DATA PROVIDED:
···

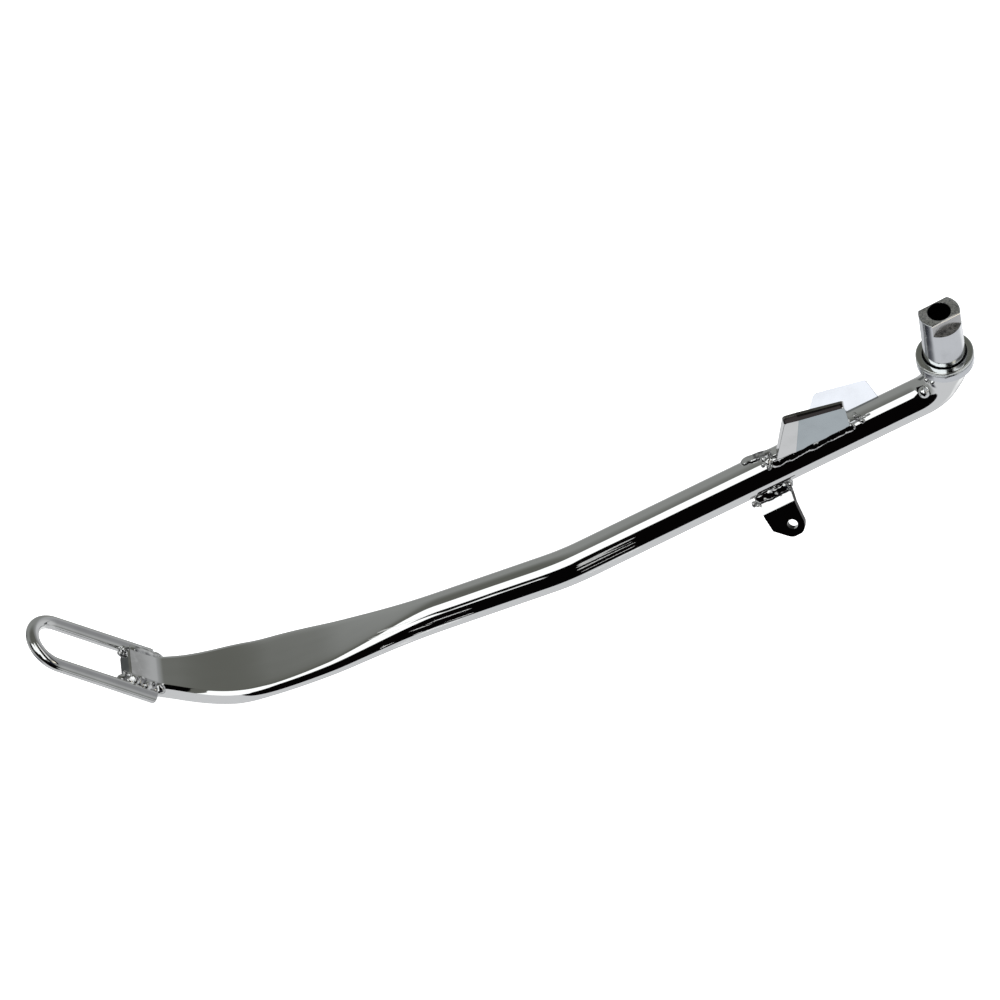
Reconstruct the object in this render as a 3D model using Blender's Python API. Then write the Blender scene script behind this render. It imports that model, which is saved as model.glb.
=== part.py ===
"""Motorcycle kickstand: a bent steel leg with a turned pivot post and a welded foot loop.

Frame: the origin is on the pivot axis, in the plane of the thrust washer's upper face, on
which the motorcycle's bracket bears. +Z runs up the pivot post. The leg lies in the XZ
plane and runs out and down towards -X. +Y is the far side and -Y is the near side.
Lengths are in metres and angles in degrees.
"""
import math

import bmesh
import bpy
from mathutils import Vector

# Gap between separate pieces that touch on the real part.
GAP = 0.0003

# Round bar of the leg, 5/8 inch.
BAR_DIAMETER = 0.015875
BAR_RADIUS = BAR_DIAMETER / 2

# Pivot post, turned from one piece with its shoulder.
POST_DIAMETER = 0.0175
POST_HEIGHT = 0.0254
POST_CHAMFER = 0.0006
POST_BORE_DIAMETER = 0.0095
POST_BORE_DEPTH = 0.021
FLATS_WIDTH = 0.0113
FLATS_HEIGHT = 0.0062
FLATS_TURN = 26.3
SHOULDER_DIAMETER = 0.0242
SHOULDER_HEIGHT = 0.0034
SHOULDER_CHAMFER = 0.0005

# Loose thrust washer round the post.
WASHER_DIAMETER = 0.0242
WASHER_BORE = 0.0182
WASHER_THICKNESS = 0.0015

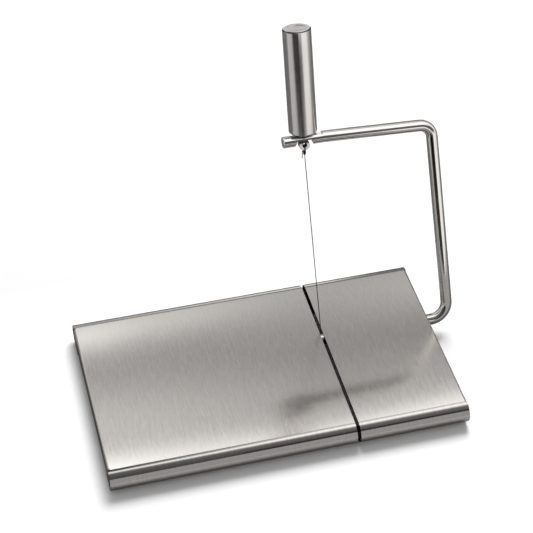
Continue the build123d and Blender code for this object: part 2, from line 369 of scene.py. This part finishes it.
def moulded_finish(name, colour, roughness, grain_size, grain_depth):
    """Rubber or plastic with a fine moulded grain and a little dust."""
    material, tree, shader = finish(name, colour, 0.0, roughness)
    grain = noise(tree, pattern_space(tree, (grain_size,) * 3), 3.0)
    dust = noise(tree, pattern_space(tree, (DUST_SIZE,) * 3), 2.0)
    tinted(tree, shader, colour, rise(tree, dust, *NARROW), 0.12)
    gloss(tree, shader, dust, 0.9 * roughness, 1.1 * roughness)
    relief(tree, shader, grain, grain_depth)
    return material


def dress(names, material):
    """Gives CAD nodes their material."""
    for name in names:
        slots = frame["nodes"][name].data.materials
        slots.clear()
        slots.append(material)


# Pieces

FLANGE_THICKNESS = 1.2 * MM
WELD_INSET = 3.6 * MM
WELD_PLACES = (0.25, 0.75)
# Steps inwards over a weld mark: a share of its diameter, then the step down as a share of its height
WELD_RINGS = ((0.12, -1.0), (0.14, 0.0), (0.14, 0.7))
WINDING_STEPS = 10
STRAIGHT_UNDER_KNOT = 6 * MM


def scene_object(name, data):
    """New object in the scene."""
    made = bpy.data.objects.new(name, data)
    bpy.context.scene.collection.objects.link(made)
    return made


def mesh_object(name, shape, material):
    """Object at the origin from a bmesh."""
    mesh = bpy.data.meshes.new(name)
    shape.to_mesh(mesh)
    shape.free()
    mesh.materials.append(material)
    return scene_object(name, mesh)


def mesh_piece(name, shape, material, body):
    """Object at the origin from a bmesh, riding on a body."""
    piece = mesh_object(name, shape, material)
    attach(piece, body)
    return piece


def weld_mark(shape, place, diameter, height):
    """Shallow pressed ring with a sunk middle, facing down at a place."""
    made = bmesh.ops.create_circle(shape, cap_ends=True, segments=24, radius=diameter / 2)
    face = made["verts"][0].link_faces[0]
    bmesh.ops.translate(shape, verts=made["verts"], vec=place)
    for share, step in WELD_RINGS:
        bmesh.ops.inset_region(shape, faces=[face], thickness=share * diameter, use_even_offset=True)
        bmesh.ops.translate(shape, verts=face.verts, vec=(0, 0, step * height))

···

BRIEF: Copy exactly the lines from the top of the entries through the line with "WASHER_THICKNESS = 0.0015" in it, please, keeping both ends and adding nothing.

FULL OUTPUT:
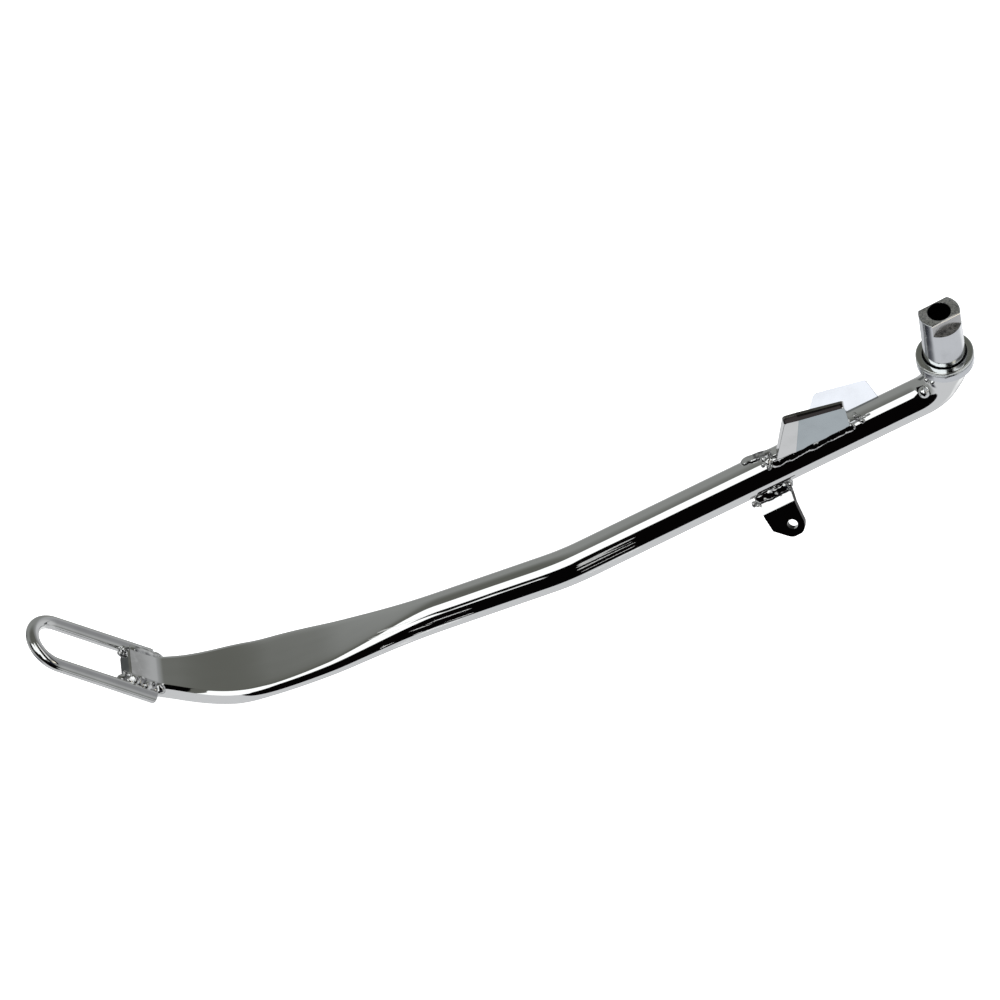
Reconstruct the object in this render as a 3D model using Blender's Python API. Then write the Blender scene script behind this render. It imports that model, which is saved as model.glb.
=== part.py ===
"""Motorcycle kickstand: a bent steel leg with a turned pivot post and a welded foot loop.

Frame: the origin is on the pivot axis, in the plane of the thrust washer's upper face, on
which the motorcycle's bracket bears. +Z runs up the pivot post. The leg lies in the XZ
plane and runs out and down towards -X. +Y is the far side and -Y is the near side.
Lengths are in metres and angles in degrees.
"""
import math

import bmesh
import bpy
from mathutils import Vector

# Gap between separate pieces that touch on the real part.
GAP = 0.0003

# Round bar of the leg, 5/8 inch.
BAR_DIAMETER = 0.015875
BAR_RADIUS = BAR_DIAMETER / 2

# Pivot post, turned from one piece with its shoulder.
POST_DIAMETER = 0.0175
POST_HEIGHT = 0.0254
POST_CHAMFER = 0.0006
POST_BORE_DIAMETER = 0.0095
POST_BORE_DEPTH = 0.021
FLATS_WIDTH = 0.0113
FLATS_HEIGHT = 0.0062
FLATS_TURN = 26.3
SHOULDER_DIAMETER = 0.0242
SHOULDER_HEIGHT = 0.0034
SHOULDER_CHAMFER = 0.0005

# Loose thrust washer round the post.
WASHER_DIAMETER = 0.0242
WASHER_BORE = 0.0182
WASHER_THICKNESS = 0.0015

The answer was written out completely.